In recent years, it has become customary for the Police of the dictatorship under Daniel Ortega and Rosario Murillo to seize money from drug traffickers but fail to capture them, under the argument that the traffickers “fled and left the money abandoned.”
According to an investigation by DW, in just the first half of 2020, for example, the Nicaraguan Police seized $10.5 million from drug trafficking during 16 operations, but only about 320 kilos of cocaine were confiscated.

The problem is more evident when considering that, between 2007 and 2009, the regime’s police seized 36,000 kilos of cocaine, while, ten years later, between 2017 and 2019, the amount dropped to 16,000 kilos, according to police statistics.
The consequences are noticeable as Honduran authorities, Nicaragua’s northern neighbors, have reported more drug seizures in recent years, which inevitably passed through Nicaragua.
For example, in January 2024, the Federal Customs Service of Russia reported the seizure of over one ton of cocaine coming from Nicaragua, which had been loaded at the Corinto port.
A month earlier, in December 2023, Panamanian authorities reported a drug shipment hidden in a container from Nicaragua, destined for European countries.
Refuge for drug traffickers
In February 2022, the former President of Honduras, Juan Orlando Hernández, was arrested after the United States requested his extradition, accusing him of drug trafficking.

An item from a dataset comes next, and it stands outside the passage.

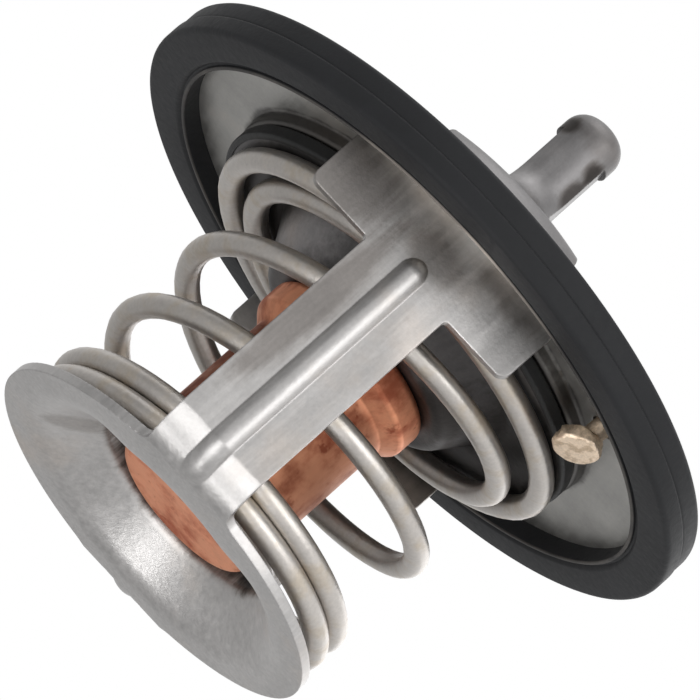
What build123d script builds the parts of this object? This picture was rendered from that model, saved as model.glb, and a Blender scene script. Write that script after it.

According to various media reports, Hernández, who had become very close to Ortega, was planning to flee to Nicaragua to be protected by the Nicaraguan dictator, but he did not leave in time.
Ortega has also been accused of sheltering terrorists and other criminals, including drug traffickers, within Nicaraguan territory in exchange for money.
For example, in September 2023, Ortega hosted Óscar Chinchilla, the former Attorney General of Honduras, who was being investigated by the Honduran Legislative Assembly to determine why he decided not to pursue high-profile cases related to corruption and drug trafficking, as reported by the Honduran investigative magazine Contra Corriente.